Después de la presentación fuimos a comer. Estaban Sandro Mezzadra —que en la actividad de la presentación se había revelado como un traductor expansivo, un showman, que dotaba de alta dramaticidad cada frase que Paolo despachaba con tranquilidad—, el propio Virno, Horacio, Valentina, el Polaquito y Sergio Lanzilloto, un amigo que colaboraba con Tinta Limón, especialmente en los rubros dedicados al pensamiento italiano que suscitaba un interés especial para él. Horacio había elegido un restaurante caro, a Virno lo consideraba un filósofo importante y había que agasajarlo. Él lo había editado anteriormente pero no lo conocía personalmente.
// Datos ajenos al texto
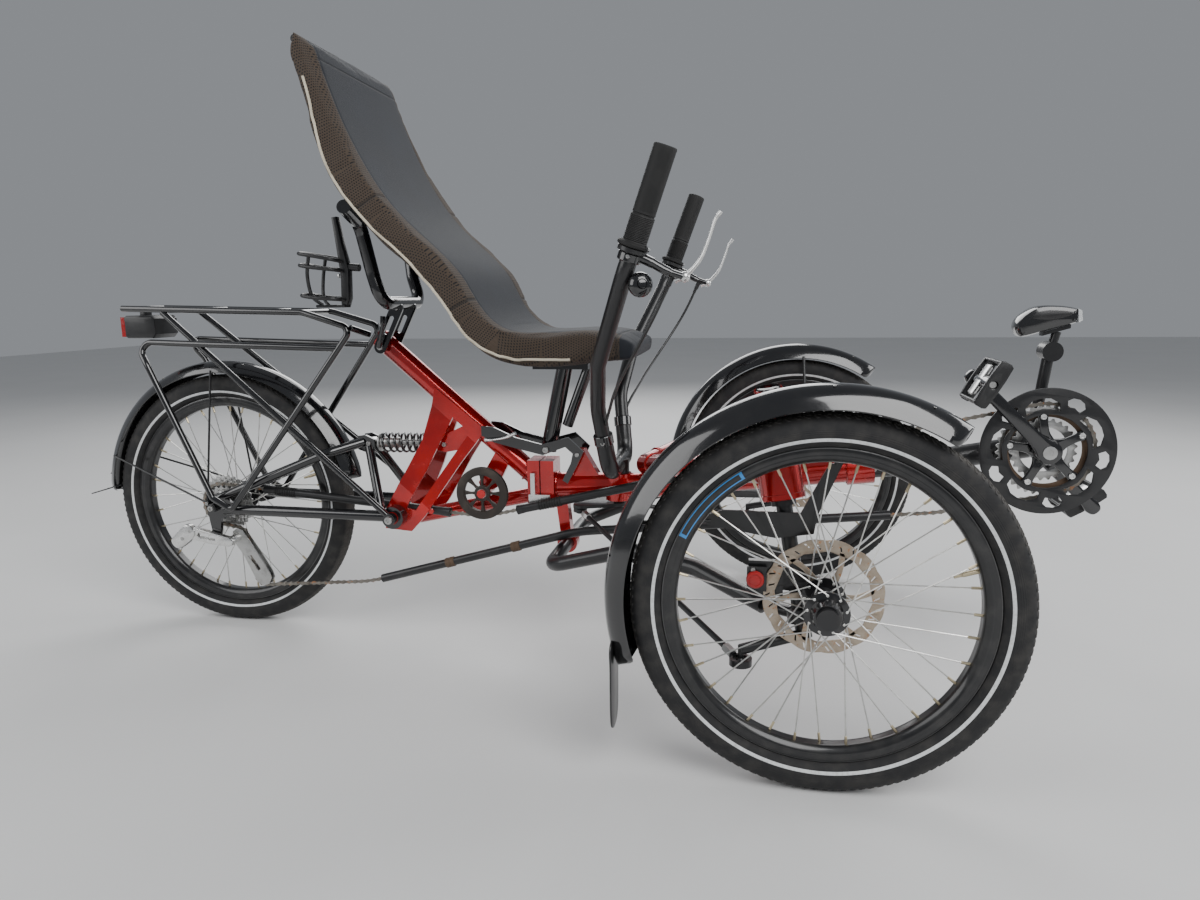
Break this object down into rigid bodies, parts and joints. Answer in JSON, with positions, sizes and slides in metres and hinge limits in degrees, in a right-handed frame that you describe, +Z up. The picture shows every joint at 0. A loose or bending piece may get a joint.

Fuimos a Chiquilín, ubicado en la esquina de Sarmiento y Montevideo. La charla fue muy amena. Borges era un tema obligado. Sin querer, Paolo incomodó a Horacio cuando le preguntó si conocía el poema “Nostalgia del presente” (una pieza muy cortita en la que Borges plantea el deseo de alguien de estar con su amada en Islandia mientras efectivamente allí estaba con esa mujer). González, conocedor profundo de la obra del escritor, no lo recordaba. Virno le dijo a Horacio que necesitó venir a Buenos Aires para poder descubrir, en sus calles y en los rostros de los bares, esa nostalgia borgeana que había sido tan importante para él y para su propia obra. La cena terminó, y cuando vino la abultada cuenta, que sumaba unos cuantos bifes de chorizo, mis amigos pensaron ingenuamente que pagaría el director de la Biblioteca Nacional como parte de sus gastos protocolares. Pero no, para Horacio el protocolo no existía. Nunca pasaba ni un taxi como viático. Todo salía de su flaco salario. Cada uno pagó lo suyo, invitamos a Virno, y nos fuimos a nuestras casas al borde del quebranto económico. Tuve que soportar la mirada incrédula y de reproche de mis secuaces.
(*) Fragmentos del libro Nada que esperar. Historia de una amistad política (2001, Tinta Limón).